The Simcoe Muskoka District Health Unit's Medical Officer of Health Dr. Charles Gardner (Photo taken on Zoom)
The Simcoe Muskoka District Health Unit’s (SMDHU) Medical Officer of Health Dr. Charles Gardner said Tuesday that 80-percent of residents in Simcoe Muskoka 75 or older have either booked a vaccination appointment or gotten the first dose of the COVID-19 vaccine.
He added that the “great majority” of people in long-term care homes have received at least one dose of the vaccine with 88-percent having both shots and 87-percent in retirement homes. Dr. Gardner reported that 63-percent of the other priority groups that are able to get the vaccine have gotten at least one dose. “We are making very good progress with the highest priority groups,” he said.
“We now have a new group and that is faith leaders who through their work have close contact with people with end of life care or pastoral care to vulnerable populations,” Dr. Gardner said. He added that more information will be sent out later in the week.
In total, 70,125 have been vaccinated in SMDHU’s medical region as of its Tuesday afternoon update. Dr. Gardner added that includes 17,285 people who are fully vaccinated.
Health Unit officials announced earlier this month that if you got your first dose of the COVID-19 vaccine before March 10th, you will have to wait up to four months before getting your second shot. “This is to allow us to get to more people quickly to get them their first dose,” Dr. Gardner explained.
With Ontario’s COVID-19 science advisory table reporting the province is in a third wave, Dr. Garnder touched on what could happen with future lockdowns. “I am concerned that having to go into more stringent controls or a lockdown would be opposed,” Dr. Gardner said. “It would be very difficult to sustain.”
The last time SMDHU’s medical region was moved to the Grey-Lockdown zone was February 26th and it only lasted a week. Dr. Gardner cited new data showing that there were a total of 265 cases last week, compared to the 300 from the week before. He explained that any new cases that happened during the week our region was in lockdown would appear on last week’s update. While he didn’t go as far as saying it was all because of the lockdown, he said the lower numbers could “possibly” be attributed to it.
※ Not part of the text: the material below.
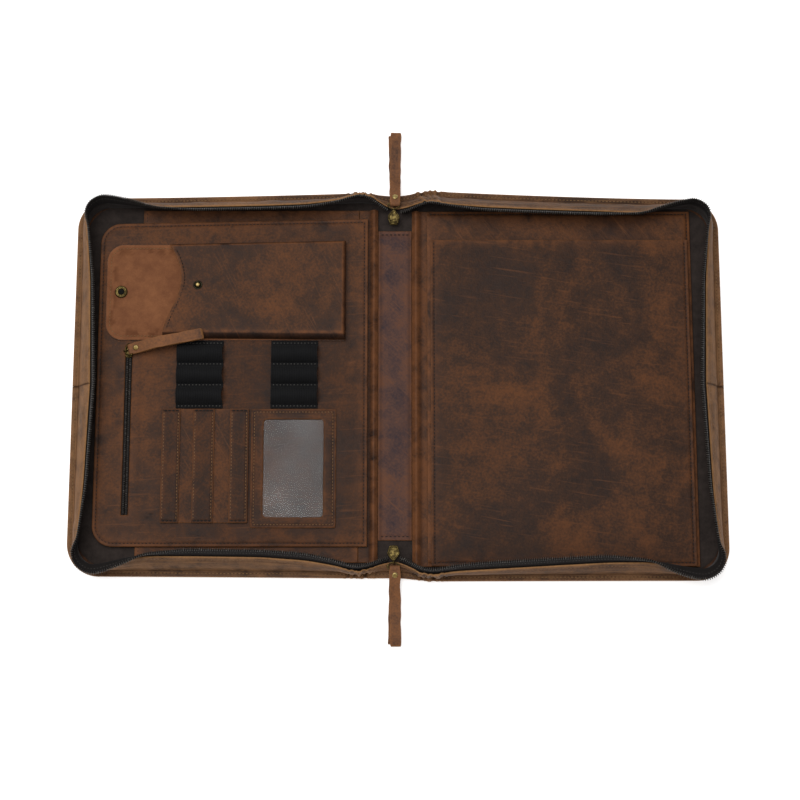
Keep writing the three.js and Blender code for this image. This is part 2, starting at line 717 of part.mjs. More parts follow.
for (const [name, right] of [["left", penRight - PEN_BAND - PEN_BANDS_APART], ["right", penRight]]) {
  const section = thicken(penLine(), ELASTIC);
  const ring = (x) => section.map(([y, z]) => [x, y, z]);
  piece(`pen_loops_${name}`, loft([ring(right - PEN_BAND), ring(right)]), "elastic");
}

// Card slots: a leather behind, and a strip over the edge of each slot
const cardBox = {
  left: idBox.left - COLUMN_GAP - CARDS_WIDTH,
  right: idBox.left - COLUMN_GAP,
  bottom: idBox.top - CARD_HEIGHT,
  top: idBox.top,
};
piece("card_panel", sheet(rectangle(cardBox), ON_ORGANISER_Z, THIN_LEATHER), "leather");
for (let i = 0; i < CARD_STRIPS; i++) {
  const left = cardBox.left + i * CARD_PITCH;
  const strip = rectangle({ ...cardBox, left, right: left + CARD_STRIP });
  piece(`card_strip_${i + 1}`, sheet(strip, ON_CARDS_Z, THIN_LEATHER), "leather");
}

// Pocket with a window, and the clear film in it
const windowBox = {
  left: idBox.left + WINDOW_SIDE,
  right: idBox.right - WINDOW_SIDE,
  bottom: idBox.bottom + WINDOW_TOP,
  top: idBox.top - WINDOW_TOP,
};
const windowCorners = [WINDOW_CORNER, WINDOW_CORNER, WINDOW_CORNER, WINDOW_CORNER];
piece(
  "id_pocket",
  sheet(rectangle(idBox), ON_ORGANISER_Z, THIN_LEATHER, [rectangle(windowBox, windowCorners)]),
  "leather",
);
const filmBox = {
  left: windowBox.left + GAP,
  right: windowBox.right - GAP,
  bottom: windowBox.bottom + GAP,
  top: windowBox.top - GAP,
};
piece("id_window_film", sheet(rectangle(filmBox, windowCorners), ON_ORGANISER_Z, FILM), "film");

// Right half: a panel that is open along the spine side, turned down to the lining on its sewn
// sides, and the pocket for a pad on it
const documentBox = floorBox(
  1,
  STRIP_FROM + HINGE_STRIP - DOCUMENT_OVERLAP,
  reachOf(1) - FLOOR_INSET - DOCUMENT_SIDE,
);
function documentPocket() {
  const leather = sheet(rectangle(documentBox), FLOOR_Z, PANEL_Z + LEATHER - FLOOR_Z);
  const under = PANEL_Z - FLOOR_Z + GAP;
  const hollow = {
    left: documentBox.left - GAP,
    right: documentBox.right - SEAM,
    bottom: documentBox.bottom + SEAM,
    top: documentBox.top - SEAM,
  };
  const overStrip = {
    left: hollow.left,
    right: STRIP_FROM + HINGE_STRIP + GAP,
    bottom: documentBox.bottom - GAP,
    top: documentBox.top + GAP,
  };
  return cut(
    leather,
    sheet(rectangle(hollow), FLOOR_Z - GAP, under),
    sheet(rectangle(overStrip), FLOOR_Z - GAP, under),
  );
}
piece("document_pocket", documentPocket(), "leather");
const padBox = {
  left: documentBox.left + PAD_POCKET_MARGIN,
  right: documentBox.right - PAD_POCKET_MARGIN,
  bottom: documentBox.bottom + GAP,
  top: documentBox.top - PAD_POCKET_HEAD,
};
piece("pad_pocket", sheet(rectangle(padBox), ON_PANEL_Z, LEATHER), "leather");

// Sliders: two shield-shaped plates on a post, with an eye for the pull ring
function shield(length, width) {
  const half = SHIELD.map(({ along, across }) => new THREE.Vector2(length * along, width * across));
  const other = half.slice(1).map(({ x, y }) => new THREE.Vector2(x, -y));
  return [...half, ...other.reverse()];
}
const round = (radius) =>
  Array.from({ length: ROUND }, (_, i) => {
    const angle = (i / ROUND) * 2 * Math.PI;
    return new THREE.Vector2(radius * Math.cos(angle), radius * Math.sin(angle));
  });
const SLIDER_THICKNESS = SLIDER_CHANNEL + 2 * SLIDER_PLATE;
function sliderBody(length, width) {
  const outline = shield(length, width);
  const post = round(SLIDER_POST).map(({ x, y }) => new THREE.Vector2(x + length / 4, y));
  return join(
    sheet(outline, SLIDER_CHANNEL / 2, SLIDER_PLATE),
    sheet(outline, -SLIDER_CHANNEL / 2 - SLIDER_PLATE, SLIDER_PLATE),
    sheet(post, -SLIDER_THICKNESS / 2 + SLIDER_PLATE / 2, SLIDER_THICKNESS - SLIDER_PLATE),
  );
}
const sliderEye = () =>
  sheet(round(EYE_RADIUS), -EYE_WIDTH / 2, EYE_WIDTH, [round(EYE_HOLE)]).rotateX(Math.PI / 2);

// A pull hangs on an eye at the origin and lies towards +x: a wire ring that widens to the strap,
// a strap folded round its far side, and a rivet through both layers.
const STRAP_FOLD = WIRE / 2 + GAP + STRAP_LEATHER / 2;
function pullRing(rise) {
  const near = EYE_WIDTH / 2 + GAP + WIRE / 2 + RING_BEND / 2;
  const far = (STRAP_WIDTH * STRAP_PINCH) / 2 + GAP + WIRE / 2;
  const beside = RING_LENGTH - STRAP_FOLD - STRAP_LEATHER / 2 - GAP;
  const side = [[0, near], [beside, far], [RING_LENGTH, far]];
  const corners = [...side.map(([x, y]) => [x, -y]), ...side.toReversed()].map(
    ([x, y]) => new THREE.Vector2(x, y),
  );
  const path = corners.flatMap((corner, i) => {
    const toward = (other) => other.clone().sub(corner).setLength(RING_BEND).add(corner);
    return [toward(corners.at(i - 1)), toward(corners[(i + 1) % corners.length])];
  });
  const rings = path.map((point, i) => {
    const before = path[(i + path.length - 1) % path.length];
    const after = path[(i + 1) % path.length];
    const along = after.clone().sub(before).normalize();
    return Array.from({ length: 6 }, (_, k) => {
      const angle = (k / 6) * 2 * Math.PI;
      const out = (WIRE / 2) * Math.cos(angle);
      const z = (rise * point.x) / RING_LENGTH + (WIRE / 2) * Math.sin(angle);
      return [point.x - along.y * out, point.y + along.x * out, z];
    });
  });
  return loft(rings, true);
}

// The middle line of the two layers, from the ring outwards: its height and slope.
function pullLine({ start, end, landing }, out) {
  const t = share(out / landing);
  return {
    z: mix(start, end, smooth(t)),
    slope: Math.atan(((end - start) * 6 * t * (1 - t)) / landing),
  };
}

function pullStrap({ length, under, skew, ...route }) {
  const flat = (STRAP_LEATHER + GAP) / 2;
  const closing = (out) => smooth(share(out / STRAP_CLOSING));
  const layer = (out, above) => {
    const { z, slope } = pullLine(route, out);
    const apart = above * mix(STRAP_FOLD, flat, closing(out));
    return [out - apart * Math.sin(slope), z + apart * Math.cos(slope)];
  };
  const outs = Array.from({ length: STRAP_STEPS + 1 }, (_, i) => (i / STRAP_STEPS) ** 1.5);
  const lower = outs.map((t) => layer(t * (length - under), -1)).reverse();
  const upper = outs.map((t) => layer(t * length, 1));
  const bend = Array.from({ length: 5 }, (_, i) => {
    const angle = Math.PI * (1.5 - (i + 1) / 6);
    return [STRAP_FOLD * Math.cos(angle), route.start + STRAP_FOLD * Math.sin(angle)];
  });
  const line = [...lower, ...bend, ...upper];
  const rails = [offset(line, STRAP_LEATHER / 2), offset(line, -STRAP_LEATHER / 2)];
  const rings = line.map((_, i) => {
    const shift = i < lower.length ? skew * share(line[i][0] / length) : 0;
    const [a, b] = rails.map((rail) => rail[i]);
    const half = (STRAP_WIDTH / 2) * mix(STRAP_PINCH, 1, closing(line[i][0]));
    return [
      [a[0], shift - half, a[1]],
      [a[0], shift + half, a[1]],
      [b[0], shift + half, b[1]],
      [b[0], shift - half, b[1]],
    ];
  });
  const seat = pullLine(route, RIVET_FROM_FOLD);
  const hole = sheet(round(RIVET_SHANK + GAP), -4 * STRAP_LEATHER, 8 * STRAP_LEATHER)
    .rotateY(-seat.slope)
    .translate(RIVET_FROM_FOLD, 0, seat.z);
  return cut(loft(rings), hole);
}

function rivet() {
  const face = STRAP_LEATHER + GAP / 2 + GAP;
  return turned([
    [0, -face - RIVET_BACK],
    [RIVET_HEAD * 0.8, -face - RIVET_BACK],
    [RIVET_HEAD * 0.8, -face],
    [RIVET_SHANK, -face],
    [RIVET_SHANK, face],
    [RIVET_HEAD, face],
    [RIVET_HEAD * 0.9, face + RIVET_DOME * 0.6],
    [RIVET_HEAD * 0.45, face + RIVET_DOME],
    [0, face + RIVET_DOME],
  ]);
}

function addPull(names, at, turn, route) {
  const group = new THREE.Group();
  group.position.copy(at);
  group.rotation.z = turn;
  documentCase.add(group);
  piece(names.ring, pullRing(route.start), "brass", group);
  const beyondRing = new THREE.Group();
  beyondRing.position.x = RING_LENGTH;
  group.add(beyondRing);
  piece(names.strap, pullStrap(route), "band", beyondRing);
  const seat = pullLine(route, RIVET_FROM_FOLD);
  const head = piece(names.rivet, rivet(), "brass", beyondRing);
  head.position.set(RIVET_FROM_FOLD, 0, seat.z);
  head.rotation.y = -seat.slope;
}

// The zip's two sliders stand where its halves meet at the ends of the spine, and their straps
// fall over the band to the surface.
const [teethInset, sliderZ] = between(...teethLine(rimPoint(quarterOf(1, 1), 0, 0, 0)), 0.5);
const sliderInset = teethInset + SLIDER_LENGTH * ZIP_ENTRY.along;
const strapOnSurface = STRAP_LEATHER + GAP / 2 - sliderZ;
const ZIP_PULLS = [
  { name: "top", end: 1, length: STRAP_LENGTH_TOP, skew: STRAP_SKEW },
  { name: "bottom", end: -1, length: STRAP_LENGTH_BOTTOM, skew: -STRAP_SKEW },
];
const eyeFromNose = EYE_RADIUS * 0.6;
for (const { name, end, length, skew } of ZIP_PULLS) {
  const spineEdge = HEIGHT * quarterOf(1, end).spine;
  const turn = end * (Math.PI / 2);
  const body = sliderBody(SLIDER_LENGTH, SLIDER_WIDTH);
  const eye = sliderEye().translate(SLIDER_LENGTH / 2 + eyeFromNose, 0, 0);
  const slider = piece(`zip_slider_${name}`, join(body, eye), "brass");
  slider.rotation.z = turn;
  slider.position.set(SLIDER_X, end * (spineEdge - sliderInset), sliderZ);
  const eyeY = spineEdge - sliderInset + SLIDER_LENGTH / 2 + eyeFromNose;
  addPull(
    { ring: `pull_ring_${name}`, strap: `pull_strap_${name}`, rivet: `pull_rivet_${name}` },
    new THREE.Vector3(SLIDER_X, end * eyeY, sliderZ),
    turn,
    {
      length,
      under: STRAP_UNDER_SHORTER,
      skew,
      start: 0,
      end: strapOnSurface,
      landing: STRAP_LANDING,
    },
  );
}

// The pocket's slider stands at the top of its slot, and its strap lies over the phone pocket.
const pocketTurn = THREE.MathUtils.degToRad(POCKET_STRAP_TURN);
const pocketSliderZ = SLOT_TAPE_Z + TAPE / 2;
const pocketEye = new THREE.Vector3(-POCKET_EYE_BACK, 0, SLIDER_THICKNESS / 2 + eyeFromNose);
const pocketSlider = piece(
  "pocket_zip_slider",
  join(
    sliderBody(POCKET_SLIDER_LENGTH, POCKET_SLIDER_WIDTH).rotateZ(Math.PI / 2),
    sliderEye().rotateZ(pocketTurn).translate(...pocketEye),
  ),
  "brass",
);
pocketSlider.position.set(
  (slot.left + slot.right) / 2,
  slot.top - GAP - POCKET_SLIDER_LENGTH / 2,
  pocketSliderZ,
);
const onPhonePocket = PHONE_TOP_Z + GAP + STRAP_LEATHER + GAP / 2;
addPull(
  { ring: "pocket_pull_ring", strap: "pocket_pull_strap", rivet: "pocket_pull_rivet" },
  pocketSlider.position.clone().add(pocketEye),
  pocketTurn,
  {
    length: STRAP_LENGTH_POCKET,
    under: 0,
    skew: 0,
    start: POCKET_RING_RISE,
    end: onPhonePocket - pocketSliderZ - pocketEye.z,
    landing: POCKET_STRAP_LANDING,
  },
);

export default documentCase;
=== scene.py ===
import bpy
import numpy as np
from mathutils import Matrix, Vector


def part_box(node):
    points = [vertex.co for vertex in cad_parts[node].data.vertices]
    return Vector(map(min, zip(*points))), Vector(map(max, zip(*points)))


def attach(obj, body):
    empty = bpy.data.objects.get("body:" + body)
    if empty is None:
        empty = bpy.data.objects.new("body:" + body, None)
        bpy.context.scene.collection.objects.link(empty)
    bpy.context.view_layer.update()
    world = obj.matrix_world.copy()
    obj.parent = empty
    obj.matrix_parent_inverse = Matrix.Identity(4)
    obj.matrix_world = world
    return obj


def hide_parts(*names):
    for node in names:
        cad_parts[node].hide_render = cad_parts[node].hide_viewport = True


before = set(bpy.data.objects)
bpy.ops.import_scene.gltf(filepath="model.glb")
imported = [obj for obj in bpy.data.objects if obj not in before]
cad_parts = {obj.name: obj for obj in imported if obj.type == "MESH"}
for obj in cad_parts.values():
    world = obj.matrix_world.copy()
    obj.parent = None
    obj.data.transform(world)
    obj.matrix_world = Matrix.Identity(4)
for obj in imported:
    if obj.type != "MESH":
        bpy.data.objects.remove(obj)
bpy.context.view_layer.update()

# Studio: white paper under the case, a big soft box overhead and a little to the upper left, and
# a camera almost straight above, 10 degrees towards the case's lower edge. Sizes are in mm here
# and below, in the frame's own axes: x from the spine, y towards the top edge, z up.
CAMERA_AT = (4.4, -254.1, 1378.7)
CAMERA_TILT = 10
CAMERA_LENS = 71.9
SENSOR = 36
PAPER = 4000
PAPER_DROP = 0.4
PAPER_WHITE = "#f6f6f6"
PAPER_GLOW = 0.55
SKY = "#ffffff"
SKY_STRENGTH = 0.4
SOFT_BOX_AT = (-450, 300, 2100)
SOFT_BOX_SIDE = 1500
SOFT_BOX_POWER = 30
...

With that being said, he said he understands how hard lockdowns are on people, adding he’s concerned with people being “exhausted” of control measures. “The saving grace to the situation is that at least we’ve provided a high degree of protection for those most vulnerable with vaccination in our long-term care and retirement homes and other vulnerable seniors in the community,” he said.
Dr. Gardner said that he’s concerned a third wave will be “very challenging” to handle.